③ 思考をコントロールする(リフレーミング)


「どうしてこんなことが起きたんだ?」ではなく、「この出来事から何を学べるか?」と考えることで、前向きな方向に意識を向けることができます。


例えば、失敗したときに、

• 「これは成長のチャンスだ」

• 「これで次は同じミスをしないようにできる」


と考えることで、苦しみを減らすことができます。


④ 執着を手放す(無常の理解)


仏教では、「この世のすべてのものは変化する(無常)」と教えています。どんなに大きな苦しみも、時間が経てば必ず変わるものです。

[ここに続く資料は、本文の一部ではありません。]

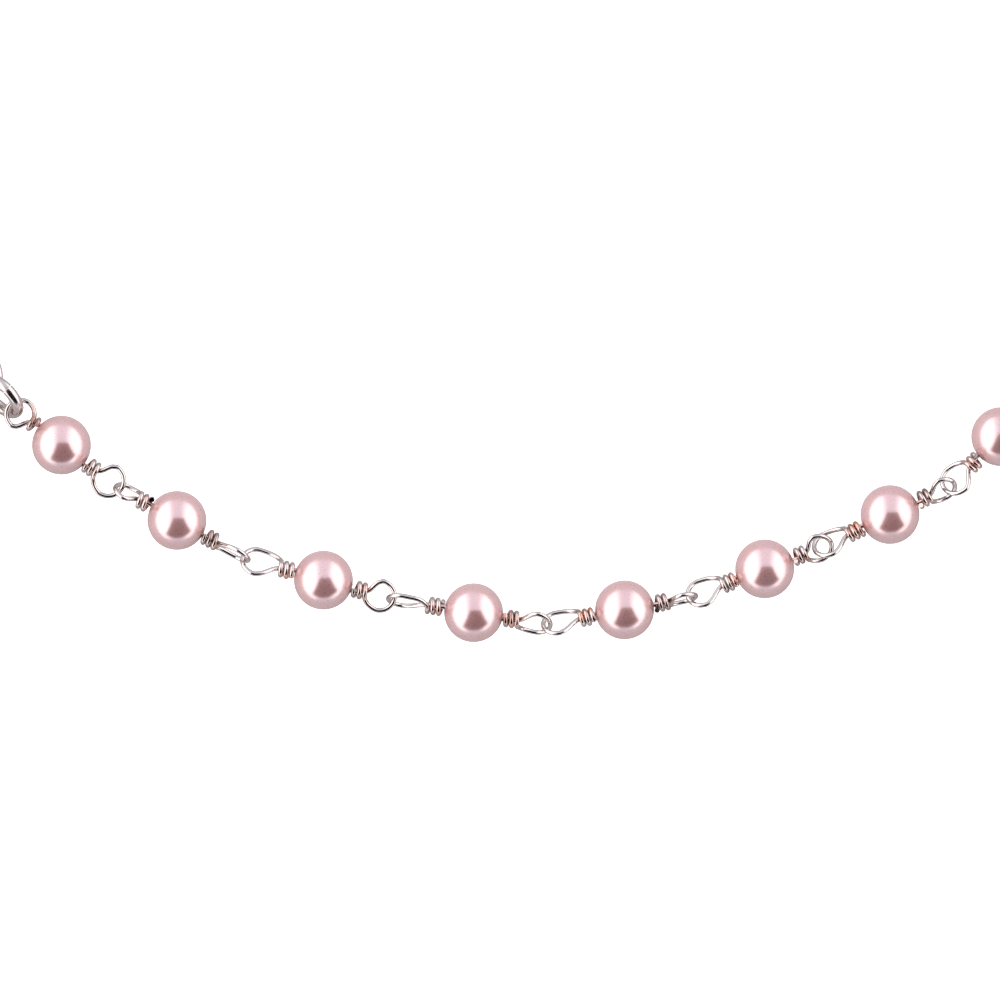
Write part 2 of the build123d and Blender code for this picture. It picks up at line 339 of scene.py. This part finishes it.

例えば、失恋しても、「この悲しみもやがて薄れていく」と理解すれば、必要以上に執着せずにすみます。


5. 二本の矢の教えが現代に活かせる場面


① 仕事での失敗


• 一本目の矢:ミスをして上司に怒られた

• 二本目の矢:「自分はダメな人間だ」「もう会社にいられない」と考える


→ 対処法:「誰でもミスはするもの」「この経験を次に活かそう」と考える


② 人間関係のトラブル


• 一本目の矢:友人に誤解されてしまった

• 二本目の矢:「もうあの人とは仲直りできない」「嫌われたに違いない」と考える


→ 対処法:「誤解は誰にでもある」「時間をかけて説明すればいい」と冷静に考える


③ 将来への不安


• 一本目の矢:仕事やお金、健康に不安を感じる

• 二本目の矢:「この先、絶対にうまくいかない」「どうせ努力しても無駄だ」と考える


→ 対処法:「未来のことは誰にも分からない」「今できることをやろう」と切り替える


6. まとめ


「二本の矢」の教えは、私たちが人生の苦しみをどう受け止めるかについての智慧です。

1. 一本目の矢(避けられない苦しみ) は、人生の中で必ず降りかかる

2. 二本目の矢(自分で生み出す苦しみ) は、自分の心の持ち方次第で避けることができる

3. 物事を受け入れ、感情をコントロールし、執着を手放す ことで、苦しみを減らすことができる


この教えを実践することで、私たちはより心穏やかに、幸福な人生を歩むことができるでしょう。